Rows from a dataset:
═══
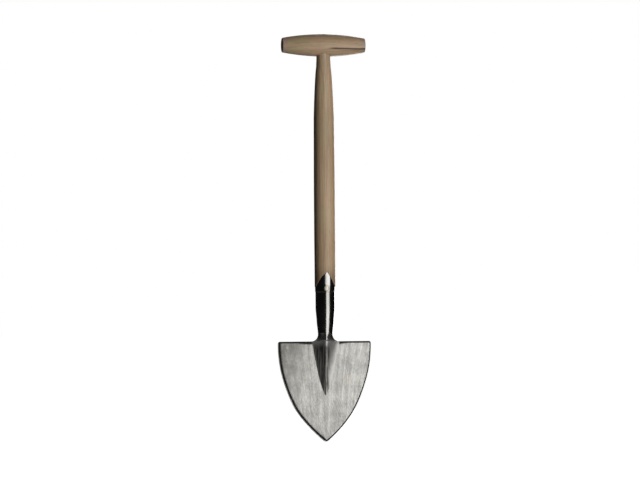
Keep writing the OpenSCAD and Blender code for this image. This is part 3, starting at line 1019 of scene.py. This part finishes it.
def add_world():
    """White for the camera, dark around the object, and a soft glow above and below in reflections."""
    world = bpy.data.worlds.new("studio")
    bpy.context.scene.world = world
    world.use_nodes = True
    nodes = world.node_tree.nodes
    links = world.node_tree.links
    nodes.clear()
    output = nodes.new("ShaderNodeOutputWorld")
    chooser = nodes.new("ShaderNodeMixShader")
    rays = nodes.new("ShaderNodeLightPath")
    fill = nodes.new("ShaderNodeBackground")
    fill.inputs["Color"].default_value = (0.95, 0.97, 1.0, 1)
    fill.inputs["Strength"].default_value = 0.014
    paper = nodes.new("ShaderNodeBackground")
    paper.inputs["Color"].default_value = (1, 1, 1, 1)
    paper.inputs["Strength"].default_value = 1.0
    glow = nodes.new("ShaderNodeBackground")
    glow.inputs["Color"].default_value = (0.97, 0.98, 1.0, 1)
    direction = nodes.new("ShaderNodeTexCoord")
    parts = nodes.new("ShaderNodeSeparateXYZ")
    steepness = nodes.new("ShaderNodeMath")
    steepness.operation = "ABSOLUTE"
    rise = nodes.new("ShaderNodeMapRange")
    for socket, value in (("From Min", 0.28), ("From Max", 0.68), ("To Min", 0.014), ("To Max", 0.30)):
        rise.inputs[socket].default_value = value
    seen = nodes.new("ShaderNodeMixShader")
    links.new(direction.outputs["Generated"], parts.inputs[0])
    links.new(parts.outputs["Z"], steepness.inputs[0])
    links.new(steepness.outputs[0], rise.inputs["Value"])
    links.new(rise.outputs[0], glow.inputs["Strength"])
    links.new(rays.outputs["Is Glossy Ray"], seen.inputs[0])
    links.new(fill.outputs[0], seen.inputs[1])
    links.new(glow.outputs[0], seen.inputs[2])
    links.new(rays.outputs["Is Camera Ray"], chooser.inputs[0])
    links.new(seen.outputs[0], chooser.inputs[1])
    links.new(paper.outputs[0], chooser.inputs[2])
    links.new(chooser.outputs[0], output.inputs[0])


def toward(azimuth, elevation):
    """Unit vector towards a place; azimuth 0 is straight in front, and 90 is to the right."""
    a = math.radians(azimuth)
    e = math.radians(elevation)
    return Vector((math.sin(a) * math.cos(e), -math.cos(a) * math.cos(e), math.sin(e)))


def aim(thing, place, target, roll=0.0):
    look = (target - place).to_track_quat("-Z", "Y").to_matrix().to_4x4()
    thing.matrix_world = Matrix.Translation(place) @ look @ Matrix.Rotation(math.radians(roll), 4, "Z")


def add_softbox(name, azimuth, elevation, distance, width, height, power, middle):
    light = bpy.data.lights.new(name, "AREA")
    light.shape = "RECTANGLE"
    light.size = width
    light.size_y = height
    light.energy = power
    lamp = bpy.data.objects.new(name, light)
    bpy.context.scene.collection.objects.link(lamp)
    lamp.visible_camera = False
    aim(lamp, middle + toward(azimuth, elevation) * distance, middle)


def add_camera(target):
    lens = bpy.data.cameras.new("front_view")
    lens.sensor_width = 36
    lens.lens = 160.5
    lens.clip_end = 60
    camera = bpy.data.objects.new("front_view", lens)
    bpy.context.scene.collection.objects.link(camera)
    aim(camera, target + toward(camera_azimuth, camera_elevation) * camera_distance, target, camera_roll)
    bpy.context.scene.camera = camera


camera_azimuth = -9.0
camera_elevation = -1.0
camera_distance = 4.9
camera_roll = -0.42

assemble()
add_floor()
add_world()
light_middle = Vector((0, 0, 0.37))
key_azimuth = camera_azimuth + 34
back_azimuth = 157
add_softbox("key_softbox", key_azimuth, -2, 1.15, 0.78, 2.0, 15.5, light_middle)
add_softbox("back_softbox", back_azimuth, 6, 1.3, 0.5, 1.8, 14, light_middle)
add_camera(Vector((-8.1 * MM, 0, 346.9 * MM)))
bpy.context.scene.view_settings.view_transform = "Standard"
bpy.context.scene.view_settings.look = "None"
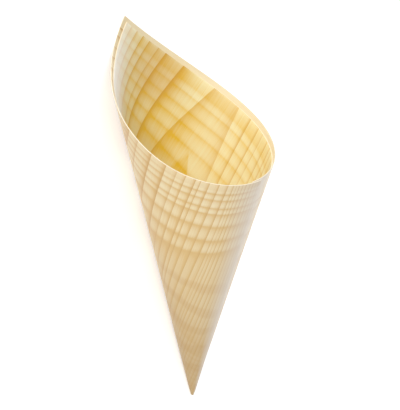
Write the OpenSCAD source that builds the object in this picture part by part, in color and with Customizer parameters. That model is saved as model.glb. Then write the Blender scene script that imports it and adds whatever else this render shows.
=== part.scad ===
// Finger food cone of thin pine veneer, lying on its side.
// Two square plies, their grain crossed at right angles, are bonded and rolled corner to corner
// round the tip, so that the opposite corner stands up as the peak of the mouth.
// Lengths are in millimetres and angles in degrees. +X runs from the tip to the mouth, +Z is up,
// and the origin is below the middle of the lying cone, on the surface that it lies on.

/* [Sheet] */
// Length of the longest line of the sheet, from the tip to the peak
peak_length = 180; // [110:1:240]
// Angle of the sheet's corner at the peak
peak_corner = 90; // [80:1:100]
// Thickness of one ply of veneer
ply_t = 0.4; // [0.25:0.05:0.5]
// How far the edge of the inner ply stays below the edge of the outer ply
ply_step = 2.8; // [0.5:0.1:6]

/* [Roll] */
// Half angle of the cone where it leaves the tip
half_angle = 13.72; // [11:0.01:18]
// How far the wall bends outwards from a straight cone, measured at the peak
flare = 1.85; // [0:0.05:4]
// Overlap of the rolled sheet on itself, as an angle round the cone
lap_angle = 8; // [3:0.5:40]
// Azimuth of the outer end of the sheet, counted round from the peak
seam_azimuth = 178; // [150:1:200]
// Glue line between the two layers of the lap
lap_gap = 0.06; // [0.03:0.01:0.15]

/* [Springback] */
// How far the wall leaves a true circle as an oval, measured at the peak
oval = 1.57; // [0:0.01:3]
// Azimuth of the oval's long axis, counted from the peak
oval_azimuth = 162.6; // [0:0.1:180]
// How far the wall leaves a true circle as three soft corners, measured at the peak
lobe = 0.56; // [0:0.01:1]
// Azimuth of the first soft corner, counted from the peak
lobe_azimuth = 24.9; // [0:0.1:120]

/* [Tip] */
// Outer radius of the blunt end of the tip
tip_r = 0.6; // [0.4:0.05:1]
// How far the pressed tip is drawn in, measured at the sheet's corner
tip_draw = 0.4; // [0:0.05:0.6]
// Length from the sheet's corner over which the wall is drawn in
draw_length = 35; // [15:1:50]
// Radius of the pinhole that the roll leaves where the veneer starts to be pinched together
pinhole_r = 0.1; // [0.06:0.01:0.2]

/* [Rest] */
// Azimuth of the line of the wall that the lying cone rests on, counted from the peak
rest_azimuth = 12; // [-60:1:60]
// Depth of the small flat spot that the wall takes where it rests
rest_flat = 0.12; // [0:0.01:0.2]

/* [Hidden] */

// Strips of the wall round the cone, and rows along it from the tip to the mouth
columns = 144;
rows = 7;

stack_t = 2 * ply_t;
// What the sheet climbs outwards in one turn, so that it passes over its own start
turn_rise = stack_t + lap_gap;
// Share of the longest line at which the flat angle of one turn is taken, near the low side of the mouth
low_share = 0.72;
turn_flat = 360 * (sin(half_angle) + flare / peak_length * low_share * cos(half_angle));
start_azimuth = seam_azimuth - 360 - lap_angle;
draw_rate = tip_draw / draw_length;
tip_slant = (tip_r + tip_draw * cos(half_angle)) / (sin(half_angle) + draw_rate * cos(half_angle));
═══
Reproduce the records above exactly.

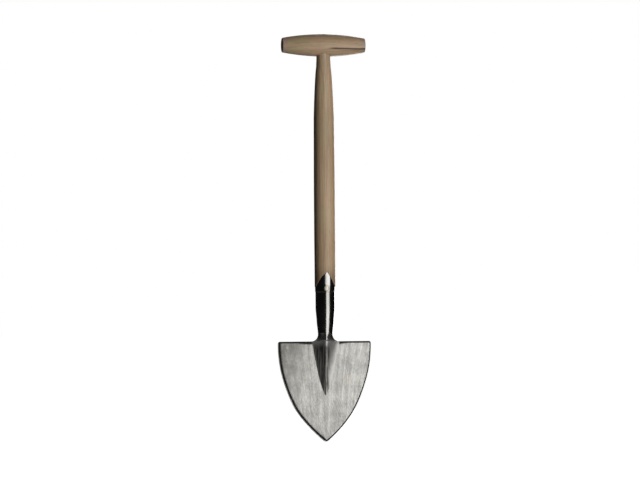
Keep writing the OpenSCAD and Blender code for this image. This is part 3, starting at line 1019 of scene.py. This part finishes it.
def add_world():
    """White for the camera, dark around the object, and a soft glow above and below in reflections."""
    world = bpy.data.worlds.new("studio")
    bpy.context.scene.world = world
    world.use_nodes = True
    nodes = world.node_tree.nodes
    links = world.node_tree.links
    nodes.clear()
    output = nodes.new("ShaderNodeOutputWorld")
    chooser = nodes.new("ShaderNodeMixShader")
    rays = nodes.new("ShaderNodeLightPath")
    fill = nodes.new("ShaderNodeBackground")
    fill.inputs["Color"].default_value = (0.95, 0.97, 1.0, 1)
    fill.inputs["Strength"].default_value = 0.014
    paper = nodes.new("ShaderNodeBackground")
    paper.inputs["Color"].default_value = (1, 1, 1, 1)
    paper.inputs["Strength"].default_value = 1.0
    glow = nodes.new("ShaderNodeBackground")
    glow.inputs["Color"].default_value = (0.97, 0.98, 1.0, 1)
    direction = nodes.new("ShaderNodeTexCoord")
    parts = nodes.new("ShaderNodeSeparateXYZ")
    steepness = nodes.new("ShaderNodeMath")
    steepness.operation = "ABSOLUTE"
    rise = nodes.new("ShaderNodeMapRange")
    for socket, value in (("From Min", 0.28), ("From Max", 0.68), ("To Min", 0.014), ("To Max", 0.30)):
        rise.inputs[socket].default_value = value
    seen = nodes.new("ShaderNodeMixShader")
    links.new(direction.outputs["Generated"], parts.inputs[0])
    links.new(parts.outputs["Z"], steepness.inputs[0])
    links.new(steepness.outputs[0], rise.inputs["Value"])
    links.new(rise.outputs[0], glow.inputs["Strength"])
    links.new(rays.outputs["Is Glossy Ray"], seen.inputs[0])
    links.new(fill.outputs[0], seen.inputs[1])
    links.new(glow.outputs[0], seen.inputs[2])
    links.new(rays.outputs["Is Camera Ray"], chooser.inputs[0])
    links.new(seen.outputs[0], chooser.inputs[1])
    links.new(paper.outputs[0], chooser.inputs[2])
    links.new(chooser.outputs[0], output.inputs[0])


def toward(azimuth, elevation):
    """Unit vector towards a place; azimuth 0 is straight in front, and 90 is to the right."""
    a = math.radians(azimuth)
    e = math.radians(elevation)
    return Vector((math.sin(a) * math.cos(e), -math.cos(a) * math.cos(e), math.sin(e)))


def aim(thing, place, target, roll=0.0):
    look = (target - place).to_track_quat("-Z", "Y").to_matrix().to_4x4()
    thing.matrix_world = Matrix.Translation(place) @ look @ Matrix.Rotation(math.radians(roll), 4, "Z")


def add_softbox(name, azimuth, elevation, distance, width, height, power, middle):
    light = bpy.data.lights.new(name, "AREA")
    light.shape = "RECTANGLE"
    light.size = width
    light.size_y = height
    light.energy = power
    lamp = bpy.data.objects.new(name, light)
    bpy.context.scene.collection.objects.link(lamp)
    lamp.visible_camera = False
    aim(lamp, middle + toward(azimuth, elevation) * distance, middle)


def add_camera(target):
    lens = bpy.data.cameras.new("front_view")
    lens.sensor_width = 36
    lens.lens = 160.5
    lens.clip_end = 60
    camera = bpy.data.objects.new("front_view", lens)
    bpy.context.scene.collection.objects.link(camera)
    aim(camera, target + toward(camera_azimuth, camera_elevation) * camera_distance, target, camera_roll)
    bpy.context.scene.camera = camera


camera_azimuth = -9.0
camera_elevation = -1.0
camera_distance = 4.9
camera_roll = -0.42

assemble()
add_floor()
add_world()
light_middle = Vector((0, 0, 0.37))
key_azimuth = camera_azimuth + 34
back_azimuth = 157
add_softbox("key_softbox", key_azimuth, -2, 1.15, 0.78, 2.0, 15.5, light_middle)
add_softbox("back_softbox", back_azimuth, 6, 1.3, 0.5, 1.8, 14, light_middle)
add_camera(Vector((-8.1 * MM, 0, 346.9 * MM)))
bpy.context.scene.view_settings.view_transform = "Standard"
bpy.context.scene.view_settings.look = "None"
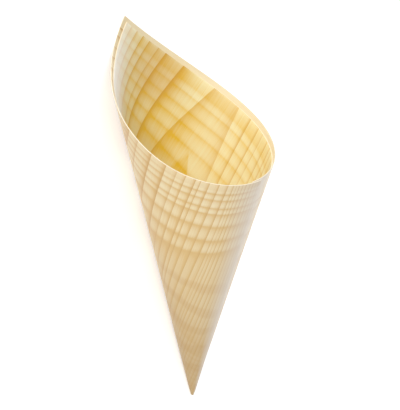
Write the OpenSCAD source that builds the object in this picture part by part, in color and with Customizer parameters. That model is saved as model.glb. Then write the Blender scene script that imports it and adds whatever else this render shows.
=== part.scad ===
// Finger food cone of thin pine veneer, lying on its side.
// Two square plies, their grain crossed at right angles, are bonded and rolled corner to corner
// round the tip, so that the opposite corner stands up as the peak of the mouth.
// Lengths are in millimetres and angles in degrees. +X runs from the tip to the mouth, +Z is up,
// and the origin is below the middle of the lying cone, on the surface that it lies on.

/* [Sheet] */
// Length of the longest line of the sheet, from the tip to the peak
peak_length = 180; // [110:1:240]
// Angle of the sheet's corner at the peak
peak_corner = 90; // [80:1:100]
// Thickness of one ply of veneer
ply_t = 0.4; // [0.25:0.05:0.5]
// How far the edge of the inner ply stays below the edge of the outer ply
ply_step = 2.8; // [0.5:0.1:6]

/* [Roll] */
// Half angle of the cone where it leaves the tip
half_angle = 13.72; // [11:0.01:18]
// How far the wall bends outwards from a straight cone, measured at the peak
flare = 1.85; // [0:0.05:4]
// Overlap of the rolled sheet on itself, as an angle round the cone
lap_angle = 8; // [3:0.5:40]
// Azimuth of the outer end of the sheet, counted round from the peak
seam_azimuth = 178; // [150:1:200]
// Glue line between the two layers of the lap
lap_gap = 0.06; // [0.03:0.01:0.15]

/* [Springback] */
// How far the wall leaves a true circle as an oval, measured at the peak
oval = 1.57; // [0:0.01:3]
// Azimuth of the oval's long axis, counted from the peak
oval_azimuth = 162.6; // [0:0.1:180]
// How far the wall leaves a true circle as three soft corners, measured at the peak
lobe = 0.56; // [0:0.01:1]
// Azimuth of the first soft corner, counted from the peak
lobe_azimuth = 24.9; // [0:0.1:120]

/* [Tip] */
// Outer radius of the blunt end of the tip
tip_r = 0.6; // [0.4:0.05:1]
// How far the pressed tip is drawn in, measured at the sheet's corner
tip_draw = 0.4; // [0:0.05:0.6]
// Length from the sheet's corner over which the wall is drawn in
draw_length = 35; // [15:1:50]
// Radius of the pinhole that the roll leaves where the veneer starts to be pinched together
pinhole_r = 0.1; // [0.06:0.01:0.2]

/* [Rest] */
// Azimuth of the line of the wall that the lying cone rests on, counted from the peak
rest_azimuth = 12; // [-60:1:60]
// Depth of the small flat spot that the wall takes where it rests
rest_flat = 0.12; // [0:0.01:0.2]

/* [Hidden] */

// Strips of the wall round the cone, and rows along it from the tip to the mouth
columns = 144;
rows = 7;

stack_t = 2 * ply_t;
// What the sheet climbs outwards in one turn, so that it passes over its own start
turn_rise = stack_t + lap_gap;
// Share of the longest line at which the flat angle of one turn is taken, near the low side of the mouth
low_share = 0.72;
turn_flat = 360 * (sin(half_angle) + flare / peak_length * low_share * cos(half_angle));
start_azimuth = seam_azimuth - 360 - lap_angle;
draw_rate = tip_draw / draw_length;
tip_slant = (tip_r + tip_draw * cos(half_angle)) / (sin(half_angle) + draw_rate * cos(half_angle));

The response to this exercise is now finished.